Even with the deposits, not all of them were taken over by the bank because some of them were fictitious and also with the loans, we selected a few,” he explained.
“From the very onset, we took over about GHȼ75 million and then in the course of time as we engaged some of the customers and their business models, we brought on board an additional GHȼ75 million so in total, the loan assets we took from UT and Capital was not more than GHȼ150 million,” he emphasised.
In effect, he said, the contribution of the two banks to the assets of GCB were paid for by a bond of about GHȼ2.2 billion.
420 staff laid off
In total, he said, the bank had to lay off 420 staff out of the 850 it inherited from the two banks.
He said that followed the rationalisation of the branches that it took over which were reduced from 53 to 22.
“Between UT and capital, we had regular staff of about 850 from day one and we worked with this number until February 2018 and that was when we pruned it down to 550 due to the rationalisation of the branches,” he explained.
“We assumed 53 branches and we settled on 22 so about 300 staff had to leave. About 120 also had to leave later because their documents did not meet our requirements,” he added.
The Managing Director of GCB, Mr Ray Sowah, explaining why the bank had still not commenced its mortgage business, said government was providing it with some concessionary lending to support the mortgage business and that was what was delaying the take-off of the business.
“We have not taken off fully because the modalities from government have not been fully completed so once the modalities are completed,we will roll it out,” he said.

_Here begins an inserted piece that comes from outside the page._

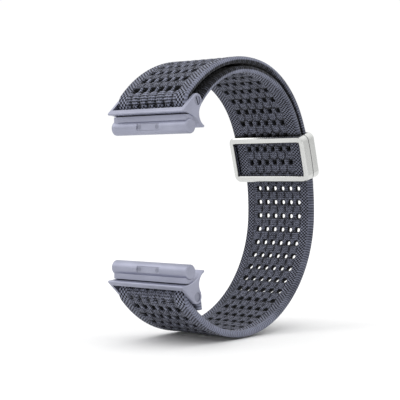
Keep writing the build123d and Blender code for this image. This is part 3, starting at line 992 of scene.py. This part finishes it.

“Latest by July, we should be able to take off but a lot is dependent on the modalities being completed by government with which we are going to work with,” he added.
First quarter performance
The bank’s total deposits increased from GHȼ6.9 billion in the first quarter of 2018 to GHȼ8.4 billion, representing an increase of 22 per cent, while loans also grew from GH ȼ2.1 billion to GH ȼ3.09 billion, representing a growth of 41 per cent.
The bank’s assets also grew by 14 per cent from GH ȼ9.64 billion in the first quarter of 2018 to GH ȼ10.95 billion in the first quarter of 2019.
Operating income also shot up from GH ȼ262 million to GH ȼ354 million, representing a jump of 35 per cent, while profit before tax also grew from GH ȼ53 million to GH ȼ92 million, representing a growth of 72 per cent.